For those who want more from a novel Jan 1, 2008
This is a difficult and demanding read, but entirely worth it for those who want more from a novel. The story is of a confrontation of moral opposites set in England in the late 17th and early 18th centuries, as a deliberately disfigured outcast named Gwynplaine faces a powerful conflict between the simple life of a mountebank, with the love of a pure-hearted blind girl, and the power, glamor, and corruption of nobility, with the love of a depraved, self-loathing noblewoman. Gwynplaine's disfigurement hides his true identity from all, including himself; and out of the eventual revelation of this truth, Hugo constructs a magnificent and heart-wrenching symbolic drama that is as filled with meaning as anything you'll find in literature. Again, this is not light reading, and it is not made for those who prefer to breeze through an action thriller in an afternoon.
Hugo has much to say about the destructive nature of political power, as well as the envy and injustice that conspire to keep the high and low in their respective places. The Mohawk Club of the nobility exemplifies these themes through their vicious and destructive pranks, victimizing the helpless in the name of "fun."
Hugo's contempt for the period's institutions of power is evident throughout the novel; on the wicked Barkilphedro's rise to prominence, he writes: "He had crawled where he wanted. Flat beasts can get in everywhere. Louis XIV had bugs in his bed and Jesuits in his policy. The incompatibility is nil." Clearly this is a novel of ideas, written by one who had a great deal to say and knew how to express it. Even so, I must acknowledge that Hugo's expository passages, although witty, impassioned, and eloquent, occasionally become a distraction from the story.
Hugo's style is astonishingly lofty, in a way that just doesn't happen in the present day. It is an ambitious and demanding discipline, now so far gone that we scarcely even know to miss it. As such, it may strike today's readers as unnatural and overdone; or so it did to me, at first. But by the finish, I was fully seduced into Hugo's stylistic world, and left unable to choose what to read next -- for what is there today that is even conscious of this standard of craftsmanship? I can only imagine how much of the effect of this high language is lost in translation from the original French.
If you are interested in this book, I strongly recommend the Paper Tiger edition, with its afterword by Shoshana Milgram.

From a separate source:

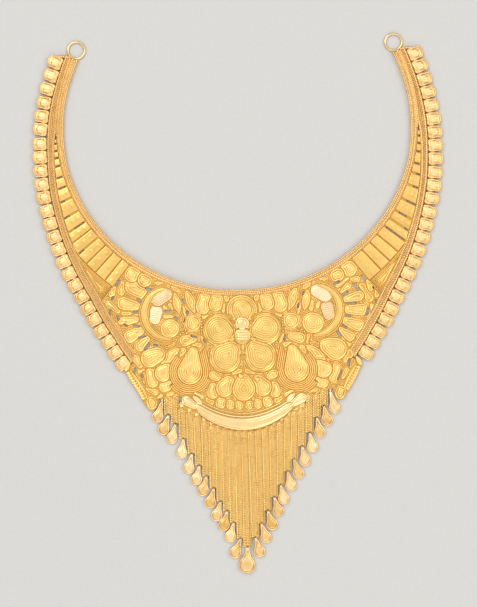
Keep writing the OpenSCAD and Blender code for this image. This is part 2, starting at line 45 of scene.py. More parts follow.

This afterword was of great use in understanding the book's ending, which to me was difficult; it clarified how the ending was necessitated by the novel's overall theme -- and it made the extent of Hugo's achievement that much more evident.
Quality Literature Nov 30, 2007
This is extremely well written and the story is easy to follow. The story had me smile and cry. The method that Victor Hugo collected the sections of this book is similiar to the style Ayn Rand used in writing Atlas Shrugged-my favorite book. The Man Who Laughs is one I think every Victor Hugo fan would want to read and read again--I loved it!
Timeless classic... Sep 21, 2007
I read this book as a teenager, along with "Toilers of the Sea," Ninety Three" and "Hunchback of Notre Dame." I have re-read only "Toilers of the Sea" and found it as riveting now as were all of Hugo's book then. I can't imagine a library system not containing these timeless classics or their being out of print.